Ethnicity estimates are a lot harder than π. After all, there’s only one π, but we each get our own ethnicity estimates drawn from thousands of genetically distinct ethnic groups around the world. And π doesn’t change. The true value of π was the same 1,000 years ago as it is today, while the genetic makeup of, say, someone in the Levant in 1500 CE wasn’t the same as a living Palestinian.
That brings up another challenge: ethnicity estimates reflect your ancestors from about 500–1000 years ago, but the companies are using modern-day people as their reference points. After all, they don’t have a TARDIS to travel back in time to ask our ancestors to spit in a tube.
Those modern-day individuals make up what’s called a reference panel or reference dataset. They are carefully chosen to have ancestors who lived in the same area for generations, under the assumption that those living individuals reflect the genetics of the area 500–1000 years ago. Your DNA is compared to that reference panel to get your ethnicity estimates.
The companies all draw from some publicly available datasets like the 1000 Genomes Project. They then supplement that public data with their own proprietary samples. Accuracy depends on how many reference individuals a company has and how many regions of the world they represent. That’s one reason you are likely to get different estimates from each company, even though you are always you.
The table below compares the reference panels for the five biggest genealogy databases, as of 2021.
To generate your ethnicity estimate, a company look at each bit of DNA in your sample, compares it to each of their reference populations, and estimates the likelihood that your bit came from that population. They do that for each of ≈700,000 bits of DNA (called SNPs, or snips) then calculate percentages based on how much of your genome falls into each population.
23andMe will even show you a “chromosome painting” of which regions are assigned to each part of your chromosomes.
Of course, the reference populations can be quite similar to one another. For example, France and Germany have been at the crossroads of Europe for centuries, so it’s not surprising that their populations have incorporated genetic diversity from southern, northern, and eastern Europe. That can make some areas harder to distinguish than others. And if your parents were French and German, respectively, like mine, it can be especially hard for the algorithms to tell them apart in you.
You Are Not (Quite) Who You Think You Are
You inherit exactly half of your autosomal DNA from each parent, but you don’t inherit equal amounts of atDNA from each grandparent, great grandparent, etc. The way DNA is divvied up during reproduction is too random for such precision.
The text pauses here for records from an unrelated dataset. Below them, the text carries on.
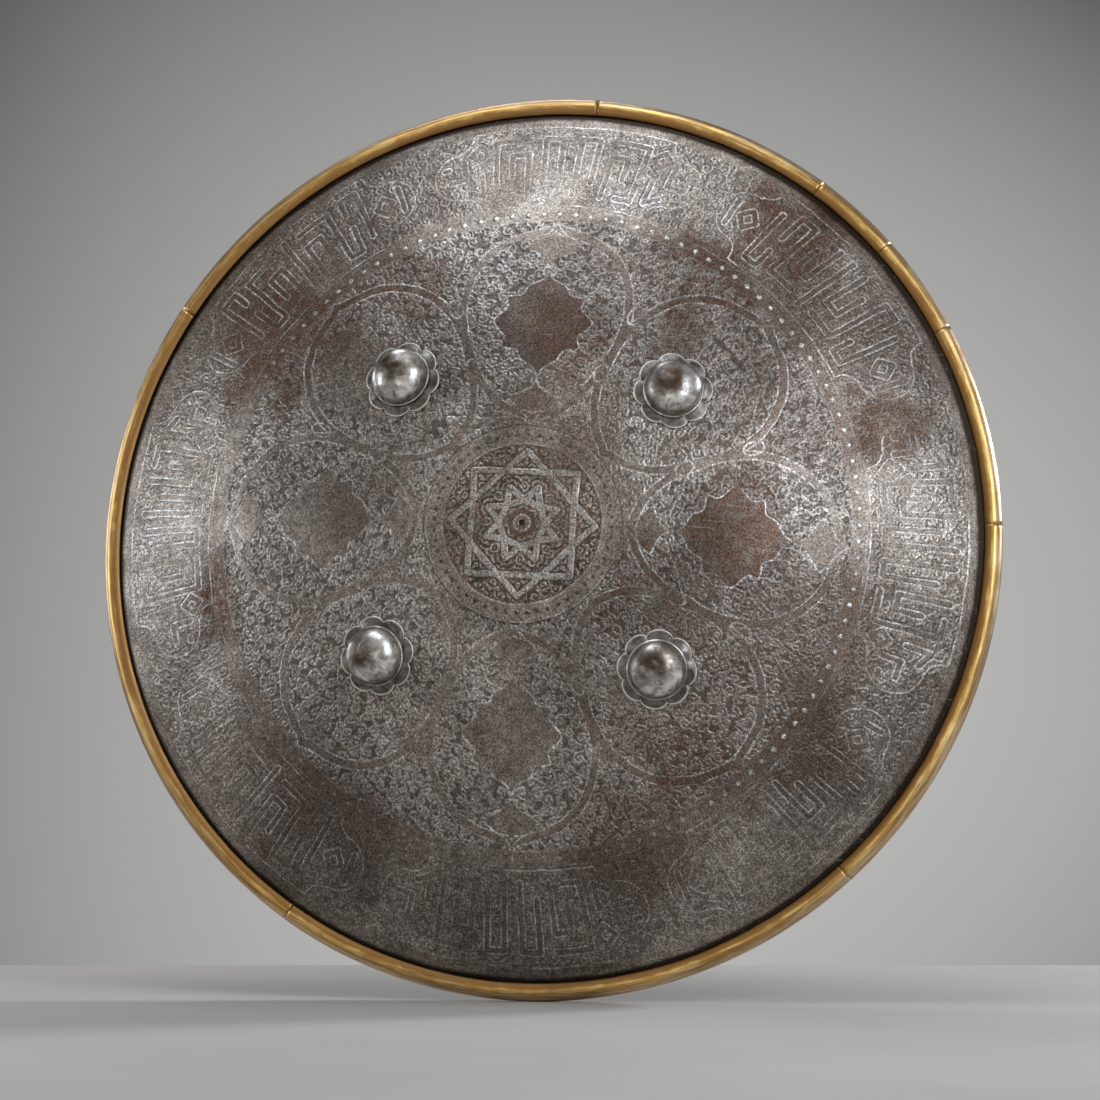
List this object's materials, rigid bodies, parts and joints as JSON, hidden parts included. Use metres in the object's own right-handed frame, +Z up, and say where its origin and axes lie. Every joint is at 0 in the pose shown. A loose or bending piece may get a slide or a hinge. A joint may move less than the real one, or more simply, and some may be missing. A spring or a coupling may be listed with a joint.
{
  "type": "dhal shield",
  "caption": "Round dished steel shield with a rolled brass rim, four bosses on petalled rosettes, and two leather grips on rings at either side of a knuckle pad.",
  "frame": {"origin": "on the shield's axis, in the plane of the rim's back, where a hand holds both grips", "axes": "+Y along the shield's axis, from the face towards the hand; +Z up; +X to the right of someone who looks at the face"},
  "size_m": [0.45, 0.0765, 0.4497],
  "materials": {
    "engraved_steel": "etched and chased, browned and stained",
    "rim_brass": "worn, with brown tarnish",
    "boss_steel": "polished, lightly stained",
    "rosette_steel": "burnished with bright edges",
    "fitting_iron": "forged and oiled",
    "hide": "thin tanned hide",
    "pad_leather": "soft quilted leather",
    "strap_leather": "waxed strap leather",
    "grip_leather": "hand-worn leather with a sewn seam"
  },
  "bodies": {
    "shield": {"shield_plate": "engraved_steel", "rim_strip_1": "rim_brass", "rim_strip_2": "rim_brass", "rim_strip_3": "rim_brass", "rim_strip_4": "rim_brass", "rim_strip_5": "rim_brass", "rim_strip_6": "rim_brass", "rim_strip_7": "rim_brass", "rim_strip_8": "rim_brass", "boss_dome_upper_left": "boss_steel", "boss_dome_upper_right": "boss_steel", "boss_dome_lower_left": "boss_steel", "boss_dome_lower_right": "boss_steel", "boss_rosette_upper_left": "rosette_steel", "boss_rosette_upper_right": "rosette_steel", "boss_rosette_lower_left": "rosette_steel", "boss_rosette_lower_right": "rosette_steel", "back_washer_upper_left": "fitting_iron", "back_washer_upper_right": "fitting_iron", "back_washer_lower_left": "fitting_iron", "back_washer_lower_right": "fitting_iron", "ring_bolt_upper_left": "fitting_iron", "ring_bolt_upper_right": "fitting_iron", "ring_bolt_lower_left": "fitting_iron", "ring_bolt_lower_right": "fitting_iron", "pad_backing": "hide", "knuckle_pad": "pad_leather"},
    "left_upper_ring": {"ring_upper_left": "fitting_iron"},
    "left_lower_ring": {"ring_lower_left": "fitting_iron"},
    "left_grip": {"grip_strap_left": "strap_leather", "grip_sleeve_left": "grip_leather"},
    "right_upper_ring": {"ring_upper_right": "fitting_iron"},
    "right_lower_ring": {"ring_lower_right": "fitting_iron"},
    "right_grip": {"grip_strap_right": "strap_leather", "grip_sleeve_right": "grip_leather"}
  },
  "joints": [
    {"name": "left_upper_ring_swing", "type": "hinge", "parent": "shield", "child": "left_upper_ring", "pos_m": [-0.06312, -0.04142, 0.06456], "axis": [1, 0, 0], "range_deg": [-6, 120]},
    {"name": "left_lower_ring_swing", "type": "hinge", "parent": "shield", "child": "left_lower_ring", "pos_m": [-0.06491, -0.0417, -0.06374], "axis": [1, 0, 0], "range_deg": [-6, 120]},
    {"name": "left_grip_swing", "type": "hinge", "parent": "left_upper_ring", "child": "left_grip", "pos_m": [-0.06312, -0.04142, 0.04056], "axis": [1, 0, 0], "range_deg": [-120, 6]},
    {"name": "right_upper_ring_swing", "type": "hinge", "parent": "shield", "child": "right_upper_ring", "pos_m": [0.06312, -0.04142, 0.06456], "axis": [1, 0, 0], "range_deg": [-6, 120]},
    {"name": "right_lower_ring_swing", "type": "hinge", "parent": "shield", "child": "right_lower_ring", "pos_m": [0.06491, -0.0417, -0.06374], "axis": [1, 0, 0], "range_deg": [-6, 120]},
    {"name": "right_grip_swing", "type": "hinge", "parent": "right_upper_ring", "child": "right_grip", "pos_m": [0.06312, -0.04142, 0.04056], "axis": [1, 0, 0], "range_deg": [-120, 6]}
  ],
  "couplings": [
    {"joint": "left_lower_ring_swing", "follows": "left_upper_ring_swing", "ratio": 1},
    {"joint": "left_grip_swing", "follows": "left_upper_ring_swing", "ratio": -1},
    {"joint": "right_lower_ring_swing", "follows": "right_upper_ring_swing", "ratio": 1},
    {"joint": "right_grip_swing", "follows": "right_upper_ring_swing", "ratio": -1}
  ]
}
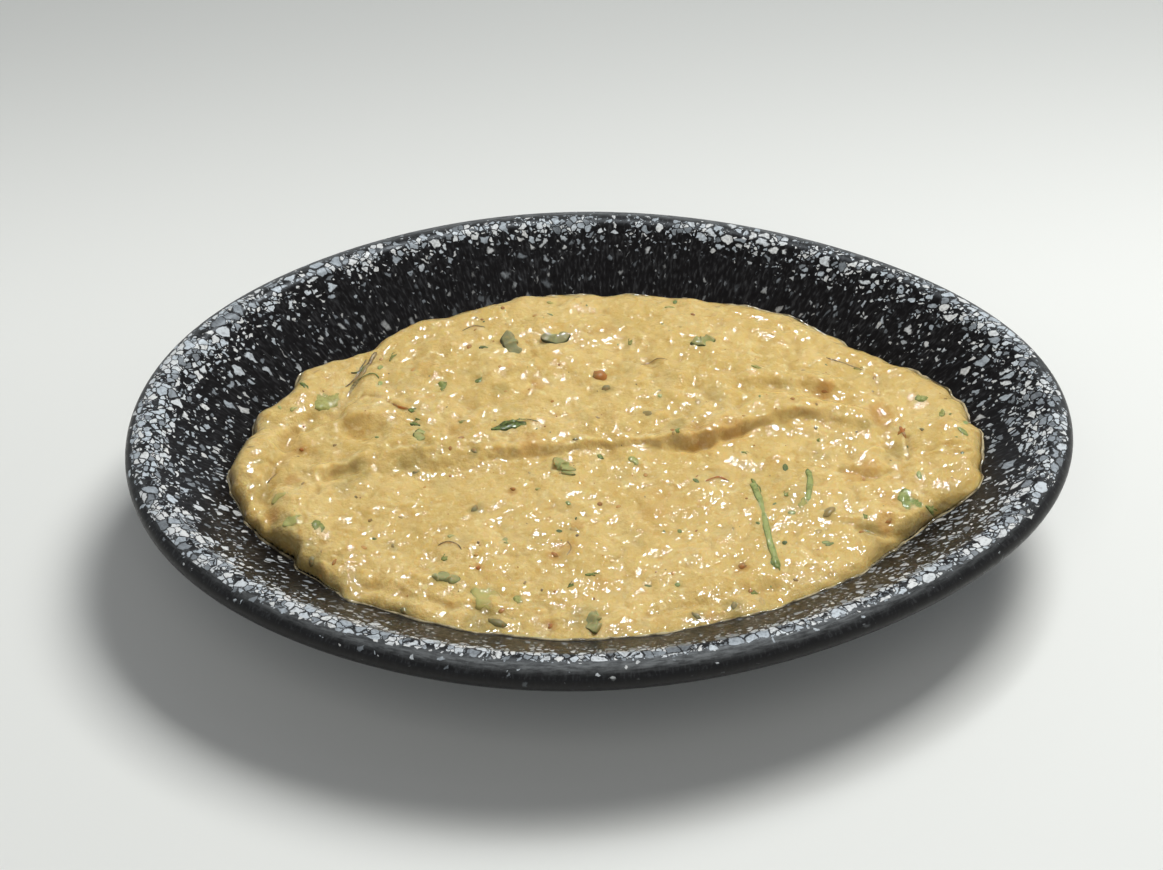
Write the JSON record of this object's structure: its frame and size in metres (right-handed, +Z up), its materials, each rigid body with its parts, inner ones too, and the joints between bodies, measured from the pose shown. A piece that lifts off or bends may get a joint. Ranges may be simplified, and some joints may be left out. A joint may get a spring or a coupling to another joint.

As a result, you might genuinely have a Korean great grandmother but not 12.5% Korean DNA. That randomness is built in to the biology; there’s nothing the testing companies can do about it. It doesn’t mean the testing company got it wrong if they only estimate 7%, or that your great grandmother wasn’t fully Korean.
This variability gets worse with each generation back. There’s a small chance you won’t inherit any DNA at all from a specific 5th great grandparent, and the chances of that happening for any given ancestor increase with each generation. This is the difference between a genealogical ancestor (in your tree) and genetic ancestor (in your DNA).
As you can see, there are many reasons ethnicity estimates aren’t as exact as we’d like them to be. It’s a developing science, and I personally appreciate the ongoing efforts the companies put into it.